• _Supplied material_
######

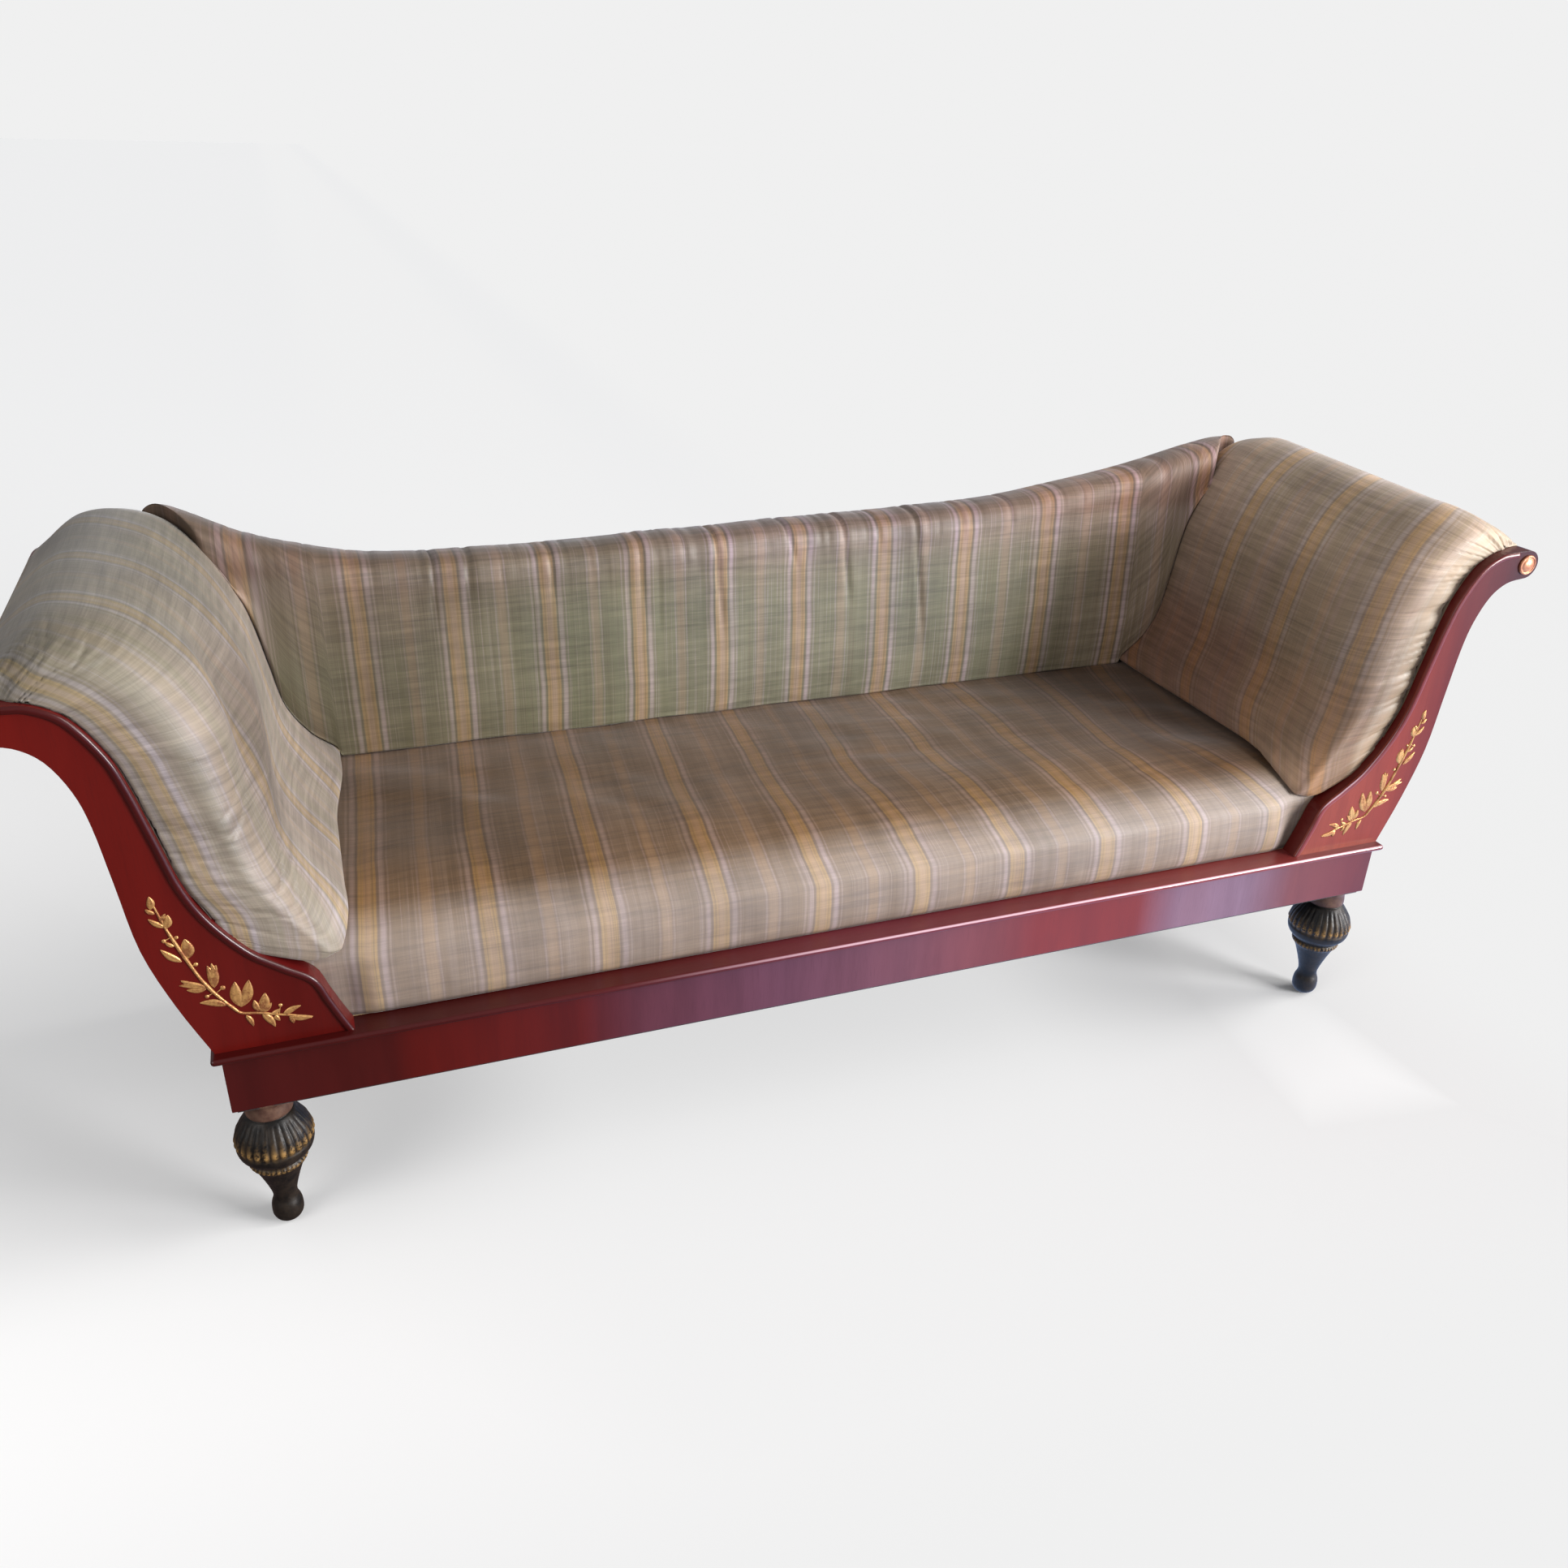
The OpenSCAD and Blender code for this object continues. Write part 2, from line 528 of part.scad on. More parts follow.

######

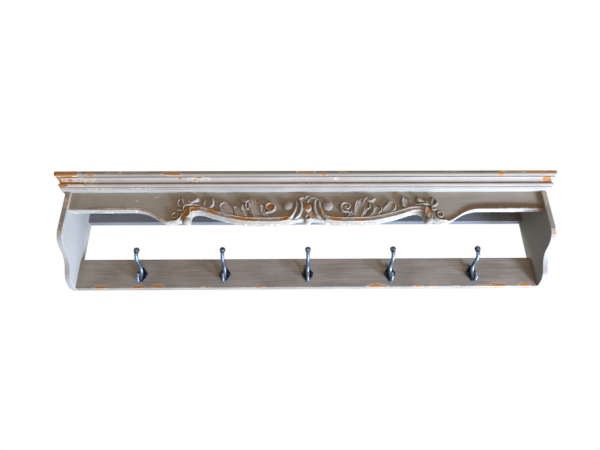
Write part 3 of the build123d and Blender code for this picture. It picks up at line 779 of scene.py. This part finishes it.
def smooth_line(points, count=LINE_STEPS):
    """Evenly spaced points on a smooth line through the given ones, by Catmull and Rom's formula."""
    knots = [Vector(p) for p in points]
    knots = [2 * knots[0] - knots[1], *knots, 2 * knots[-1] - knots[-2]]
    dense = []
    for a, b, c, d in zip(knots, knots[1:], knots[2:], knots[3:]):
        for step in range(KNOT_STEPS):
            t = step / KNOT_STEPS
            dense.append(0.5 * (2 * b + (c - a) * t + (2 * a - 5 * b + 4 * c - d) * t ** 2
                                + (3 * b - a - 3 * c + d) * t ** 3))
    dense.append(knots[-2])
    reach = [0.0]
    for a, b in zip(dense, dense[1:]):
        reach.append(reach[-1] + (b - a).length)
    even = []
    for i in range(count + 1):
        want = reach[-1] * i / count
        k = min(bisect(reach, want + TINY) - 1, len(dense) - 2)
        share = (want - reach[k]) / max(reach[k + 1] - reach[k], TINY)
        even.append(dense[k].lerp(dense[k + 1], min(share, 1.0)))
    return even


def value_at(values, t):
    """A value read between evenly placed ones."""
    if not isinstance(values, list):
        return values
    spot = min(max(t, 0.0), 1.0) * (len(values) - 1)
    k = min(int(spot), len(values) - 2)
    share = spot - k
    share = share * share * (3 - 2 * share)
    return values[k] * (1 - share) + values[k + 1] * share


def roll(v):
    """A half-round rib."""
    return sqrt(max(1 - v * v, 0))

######

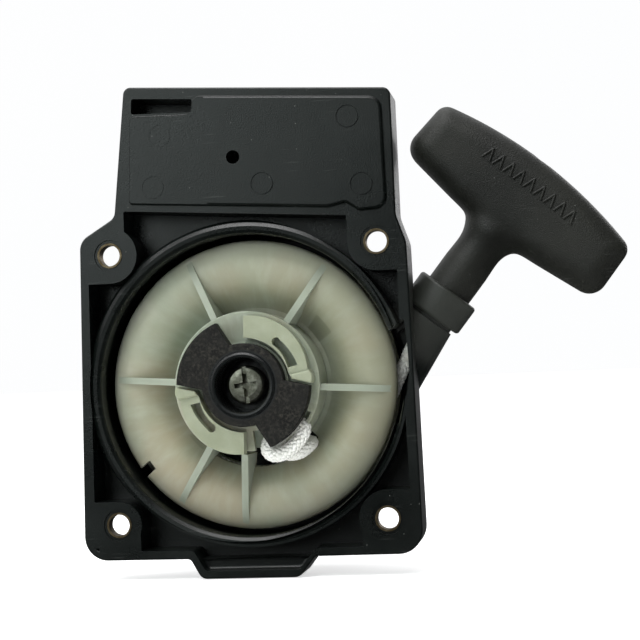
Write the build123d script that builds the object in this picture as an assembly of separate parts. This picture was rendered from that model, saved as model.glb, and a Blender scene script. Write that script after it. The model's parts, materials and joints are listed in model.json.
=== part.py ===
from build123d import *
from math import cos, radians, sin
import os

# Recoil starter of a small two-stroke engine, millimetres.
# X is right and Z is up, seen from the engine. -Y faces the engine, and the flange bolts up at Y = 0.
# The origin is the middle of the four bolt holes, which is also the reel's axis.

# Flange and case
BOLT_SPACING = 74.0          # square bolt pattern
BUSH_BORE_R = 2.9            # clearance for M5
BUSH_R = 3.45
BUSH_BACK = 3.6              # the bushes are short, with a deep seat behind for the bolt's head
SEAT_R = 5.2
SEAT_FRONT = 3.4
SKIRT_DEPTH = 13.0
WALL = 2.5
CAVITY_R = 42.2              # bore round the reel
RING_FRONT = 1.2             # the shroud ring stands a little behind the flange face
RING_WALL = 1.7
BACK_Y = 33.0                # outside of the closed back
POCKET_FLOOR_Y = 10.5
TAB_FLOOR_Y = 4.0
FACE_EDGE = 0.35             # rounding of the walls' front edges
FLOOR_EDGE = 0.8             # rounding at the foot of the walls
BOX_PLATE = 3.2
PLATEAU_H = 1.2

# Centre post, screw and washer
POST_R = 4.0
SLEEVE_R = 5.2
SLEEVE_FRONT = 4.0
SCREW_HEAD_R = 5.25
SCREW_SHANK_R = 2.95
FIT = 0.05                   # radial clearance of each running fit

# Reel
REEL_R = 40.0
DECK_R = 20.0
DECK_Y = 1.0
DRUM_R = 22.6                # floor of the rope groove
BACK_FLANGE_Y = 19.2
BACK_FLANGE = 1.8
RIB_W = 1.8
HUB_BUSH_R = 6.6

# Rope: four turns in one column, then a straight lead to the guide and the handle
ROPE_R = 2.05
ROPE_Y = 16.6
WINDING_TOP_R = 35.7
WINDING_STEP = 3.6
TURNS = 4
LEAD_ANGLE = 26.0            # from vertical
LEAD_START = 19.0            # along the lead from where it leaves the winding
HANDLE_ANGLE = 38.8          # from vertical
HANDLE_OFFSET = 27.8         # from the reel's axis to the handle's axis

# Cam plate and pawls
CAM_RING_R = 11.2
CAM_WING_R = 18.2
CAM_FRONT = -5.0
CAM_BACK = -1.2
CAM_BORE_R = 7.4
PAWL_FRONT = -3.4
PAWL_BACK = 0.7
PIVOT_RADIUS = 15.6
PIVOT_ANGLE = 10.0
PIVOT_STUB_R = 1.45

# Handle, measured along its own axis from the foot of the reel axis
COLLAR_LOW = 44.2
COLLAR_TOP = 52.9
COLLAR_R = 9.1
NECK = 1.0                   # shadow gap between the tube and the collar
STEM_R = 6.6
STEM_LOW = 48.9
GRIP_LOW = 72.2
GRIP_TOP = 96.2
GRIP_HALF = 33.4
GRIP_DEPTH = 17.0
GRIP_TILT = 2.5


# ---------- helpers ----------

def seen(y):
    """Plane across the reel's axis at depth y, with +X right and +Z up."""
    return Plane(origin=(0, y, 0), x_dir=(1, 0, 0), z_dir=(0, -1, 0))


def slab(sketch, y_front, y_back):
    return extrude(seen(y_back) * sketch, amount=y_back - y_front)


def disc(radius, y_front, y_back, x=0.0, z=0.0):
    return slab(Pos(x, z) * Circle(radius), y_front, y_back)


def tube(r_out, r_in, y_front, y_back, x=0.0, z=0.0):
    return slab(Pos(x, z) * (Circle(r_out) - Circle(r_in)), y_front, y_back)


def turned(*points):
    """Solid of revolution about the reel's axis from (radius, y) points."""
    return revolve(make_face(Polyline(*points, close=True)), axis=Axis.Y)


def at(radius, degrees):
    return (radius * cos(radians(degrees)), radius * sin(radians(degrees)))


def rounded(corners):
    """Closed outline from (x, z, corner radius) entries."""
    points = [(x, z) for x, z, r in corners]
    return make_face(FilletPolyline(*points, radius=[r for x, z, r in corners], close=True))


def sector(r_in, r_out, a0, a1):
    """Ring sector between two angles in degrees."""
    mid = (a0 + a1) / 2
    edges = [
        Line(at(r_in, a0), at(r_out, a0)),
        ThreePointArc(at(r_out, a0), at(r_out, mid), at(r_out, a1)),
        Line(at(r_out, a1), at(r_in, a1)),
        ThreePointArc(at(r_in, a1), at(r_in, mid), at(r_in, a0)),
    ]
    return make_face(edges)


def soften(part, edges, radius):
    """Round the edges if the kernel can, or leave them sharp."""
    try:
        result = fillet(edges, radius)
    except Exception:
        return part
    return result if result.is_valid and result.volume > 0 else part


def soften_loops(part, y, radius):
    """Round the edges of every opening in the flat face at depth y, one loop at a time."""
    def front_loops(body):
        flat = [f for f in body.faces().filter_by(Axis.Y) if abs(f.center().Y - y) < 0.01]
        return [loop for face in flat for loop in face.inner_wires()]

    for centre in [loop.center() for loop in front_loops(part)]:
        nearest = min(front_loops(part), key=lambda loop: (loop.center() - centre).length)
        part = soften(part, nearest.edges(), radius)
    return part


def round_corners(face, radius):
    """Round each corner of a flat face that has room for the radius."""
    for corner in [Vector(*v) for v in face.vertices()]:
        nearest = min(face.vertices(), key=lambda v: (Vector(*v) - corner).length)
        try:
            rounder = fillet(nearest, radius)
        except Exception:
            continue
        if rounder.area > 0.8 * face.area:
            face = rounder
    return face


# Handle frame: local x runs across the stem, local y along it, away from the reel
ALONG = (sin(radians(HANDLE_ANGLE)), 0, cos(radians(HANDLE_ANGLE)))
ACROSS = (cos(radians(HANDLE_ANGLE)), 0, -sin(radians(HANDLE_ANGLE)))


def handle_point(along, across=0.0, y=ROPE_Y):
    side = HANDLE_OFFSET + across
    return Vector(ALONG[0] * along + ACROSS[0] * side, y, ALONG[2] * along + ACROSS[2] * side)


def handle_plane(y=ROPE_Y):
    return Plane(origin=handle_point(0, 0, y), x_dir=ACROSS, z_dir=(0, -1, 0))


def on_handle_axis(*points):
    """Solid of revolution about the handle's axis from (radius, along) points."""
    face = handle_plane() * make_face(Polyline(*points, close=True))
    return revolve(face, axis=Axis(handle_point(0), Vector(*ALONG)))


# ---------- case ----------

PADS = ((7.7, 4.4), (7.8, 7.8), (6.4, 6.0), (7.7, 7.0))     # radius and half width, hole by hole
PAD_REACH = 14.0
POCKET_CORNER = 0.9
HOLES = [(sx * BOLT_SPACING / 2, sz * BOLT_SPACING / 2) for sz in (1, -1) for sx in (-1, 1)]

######

• _Goal_
Repeat exactly the lines running from the one with "Write part 3" through the one with "return even", both included.

• _Task output_
Write part 3 of the build123d and Blender code for this picture. It picks up at line 779 of scene.py. This part finishes it.
def smooth_line(points, count=LINE_STEPS):
    """Evenly spaced points on a smooth line through the given ones, by Catmull and Rom's formula."""
    knots = [Vector(p) for p in points]
    knots = [2 * knots[0] - knots[1], *knots, 2 * knots[-1] - knots[-2]]
    dense = []
    for a, b, c, d in zip(knots, knots[1:], knots[2:], knots[3:]):
        for step in range(KNOT_STEPS):
            t = step / KNOT_STEPS
            dense.append(0.5 * (2 * b + (c - a) * t + (2 * a - 5 * b + 4 * c - d) * t ** 2
                                + (3 * b - a - 3 * c + d) * t ** 3))
    dense.append(knots[-2])
    reach = [0.0]
    for a, b in zip(dense, dense[1:]):
        reach.append(reach[-1] + (b - a).length)
    even = []
    for i in range(count + 1):
        want = reach[-1] * i / count
        k = min(bisect(reach, want + TINY) - 1, len(dense) - 2)
        share = (want - reach[k]) / max(reach[k + 1] - reach[k], TINY)
        even.append(dense[k].lerp(dense[k + 1], min(share, 1.0)))
    return even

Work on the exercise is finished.